Embarrassment and Embitterment
I balked at the advice. I wasn’t ready to face the fact that distance-learning at the Open University was my only viable option in the short time range. Additionally, I was raised believing that the Open University was a dubious university for the elderly or for blue collar workers or for the less intelligent.
In short, my ego was hurt by the advice.
The truth is, first, I already have a Master’s degree from the university I’m working at. This university is supposed to be reputable and all that, so how could I relegate myself to an inferior university? Or so I thought. Second, for two years I had been preparing to apply for a Ph.D. But I was discouraged by an education agent, who told me that my educational background would only result in rejection by foreign universities.
Nevertheless, I came to realize that enrollment as an undergraduate at “conventional” universities isn’t an option. I am not only ineligible for our university’s scholarship scheme but am also too busy with teaching, as well as thesis and internship supervision. For example: this semester I have to teach from 7 A.M until 8.30 P.M, three days in a week. I spend the rest of the week doing administrative tasks (such as editing submissions to my department’s student journal, revising budgets, and translating guidelines for our department) and taking care of my family.
Thus, I found that the advice made sense, after all. I gathered information from the internet and found the Open University’s system surprisingly efficient. Without telling a soul at my workplace, and only telling my mom, my husband, and my brother, I decided to register.
The Eye-Opener: My Freshman Day
Upon registering, I obtained my modules, my student card, and the list of my courses for this semester. I can even pay my tuition from an available EDC machine. There’s no need for me to line up for hours in a bank, which always happens when you enroll as a student at my workplace, I tell you.
After registering, I was told that on a certain day in February, I had to come to my town’s Center of Distance Learning Unit for the Freshman Day event.
From that point on, the Open University only got more and more interesting for me.
First, the staffs are very helpful. I am saying this because I’ve had my share of unhelpful staffs at my current workplace. They’re also very tech-savvy, maybe because their workplace offers distance-learning.
Second, I know I’d never find more inspiring people than my fellow freshmen. These people are so motivated. At least two female students took their young children with them to the Freshman Day event (and amazingly, the lecturers were so understanding!
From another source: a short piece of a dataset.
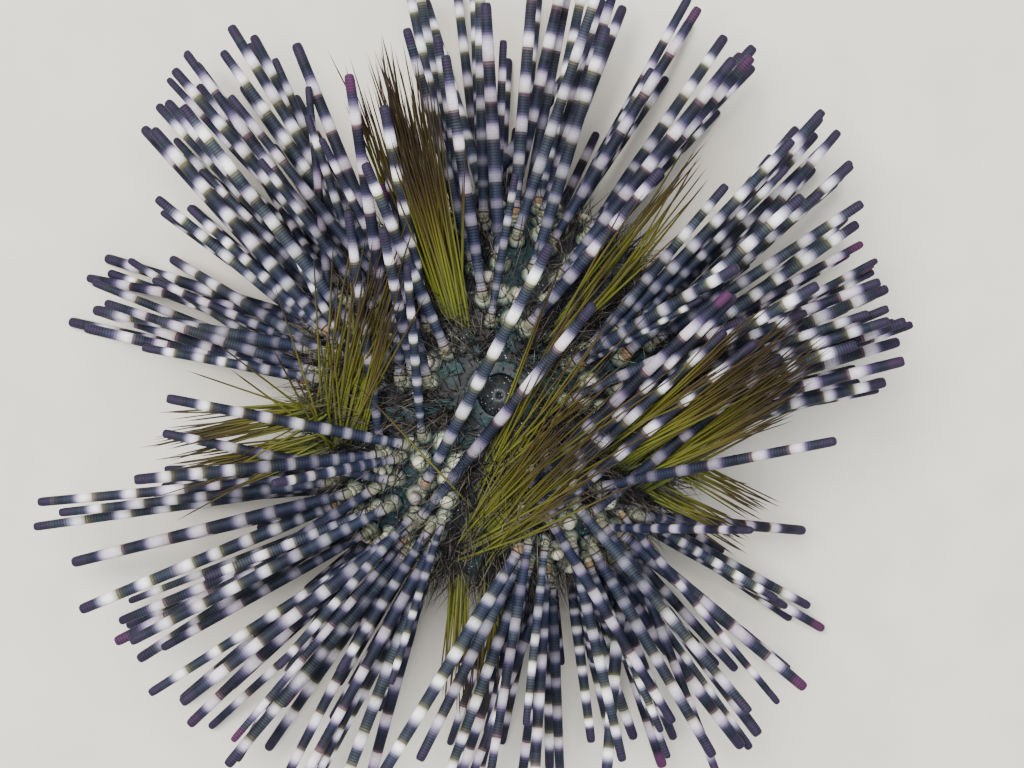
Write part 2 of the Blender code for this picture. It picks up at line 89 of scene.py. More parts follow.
class Shade:
    """A socket in the shader of one finish. Sums and products of it add Math nodes."""

    def __init__(self, tree, socket=None):
        self.tree = tree
        self.socket = socket

    def node(self, kind, settings=None, sockets=None, take=0):
        """Adds a node with its settings, then the values or links of its sockets. Gives one output."""
        made = self.tree.nodes.new("ShaderNode" + kind)
        for name, value in (settings or {}).items():
            if name == "stops":
                ramp = made.color_ramp
                while len(ramp.elements) < len(value):
                    ramp.elements.new(0.5)
                for stop, (position, *color) in zip(ramp.elements, value):
                    stop.position = position
                    stop.color = (*color, 1)
            else:
                setattr(made, name, value)
        for name, value in (sockets or {}).items():
            if isinstance(value, Shade):
                self.tree.links.new(value.socket, made.inputs[name])
            else:
                made.inputs[name].default_value = value
        return Shade(self.tree, made.outputs[take])

    def math(self, operation, *values):
        return self.node("Math", {"operation": operation}, dict(enumerate(values)))

    def __add__(self, other):
        return self.math("ADD", self, other)

    __radd__ = __add__

    def __sub__(self, other):
        return self.math("SUBTRACT", self, other)

    def __rsub__(self, other):
        return self.math("SUBTRACT", other, self)

    def __mul__(self, other):
        return self.math("MULTIPLY", self, other)

    __rmul__ = __mul__

    def __truediv__(self, other):
        return self.math("DIVIDE", self, other)

    def between(self, low, high):
        """0 below low, 1 above high and a soft step between. It falls where low is the greater."""
        sockets = {"Value": self, "From Min": low, "From Max": high}
        return self.node("MapRange", {"interpolation_type": "SMOOTHSTEP"}, sockets)

    def ramp(self, *stops):
        """The colour at this value. Each stop is a position, red, green and blue."""
        return self.node("ValToRGB", {"stops": stops}, {0: self})

    def mix(self, first, second):
        """The first colour where this is 0 and the second where it is 1."""
        colors = {6: opaque(first), 7: opaque(second)}
        return self.node("Mix", {"data_type": "RGBA"}, {0: self, **colors}, 2)

    def blend(self, operation, color):
        """This colour and another, put together by MULTIPLY or ADD."""
        settings = {"data_type": "RGBA", "blend_type": operation}
        return self.node("Mix", settings, {0: 1.0, 6: self, 7: opaque(color)}, 2)

    def attribute(self, name):
        return self.node("Attribute", {"attribute_name": name}, take=2)

    def place(self):
        return self.node("TexCoord", take=3)

    def cloud(self, scale, detail=3.0, roughness=0.55):
        """Soft noise about 0.5 on Object coordinates."""
        sockets = {"Vector": self.place(), "Scale": scale, "Detail": detail, "Roughness": roughness}
        return self.node("TexNoise", None, sockets)

    def pebbles(self, scale):
        """Distance to the nearest of many scattered points, on Object coordinates."""
        return self.node("TexVoronoi", None, {"Vector": self.place(), "Scale": scale})

    def shaft(self, take=0):
        """On a spine, how far from its foot a place is, or with take 1 the share of a turn round it."""
        shaft_map = self.node("UVMap", {"uv_map": "Shaft"})
        return self.node("SeparateXYZ", None, {0: shaft_map}, take)

    def vector(self, *values):
        return self.node("CombineXYZ", None, dict(enumerate(values)))

    def bump(self, height, depth):
        return self.node("Bump", None, {"Strength": 1.0, "Distance": depth, "Height": height})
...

I have to learn a lot from them). During the event, I met several young and hopeful English teachers. I really enjoyed talking to them.
Third, from the two catalogs the university gave me on the freshman day, I found that it provides me with access to international reputable journals, the ones that were inaccessible in my department. It also runs an online bookstore and a virtual library. The library consists of virtual reading rooms and is managed by very responsive webmasters.
The Buds of New Hope
Soon, my online tutorials would commence. I’d have to participate in discussions as well as submit assignments to assigned lecturers. After two months, there would be written final exams, the majority of which is in multiple-choice form.
Sometimes, when I ponder that I have to go through automatized exams, I’m beset by feelings of shame again. What will my colleagues and old friends say? What will my students say? Will they laugh at me; thinking that I’m bogus?
And in my darkest hour, I wonder what my late dad would’ve said, too. He was a respected professor in his field, the one I looked up to when I started out on this path. Am I a disgrace to him? These questions haunt me to this day.
For now, I’m still keeping this enrollment secret. But I think there’s a chance that gradually I won’t see this experience as a skeleton in my closet. Maybe I’ll adjust, or maybe I’ll be able to appreciate that my academic life is a little bit more colorful than most people’s.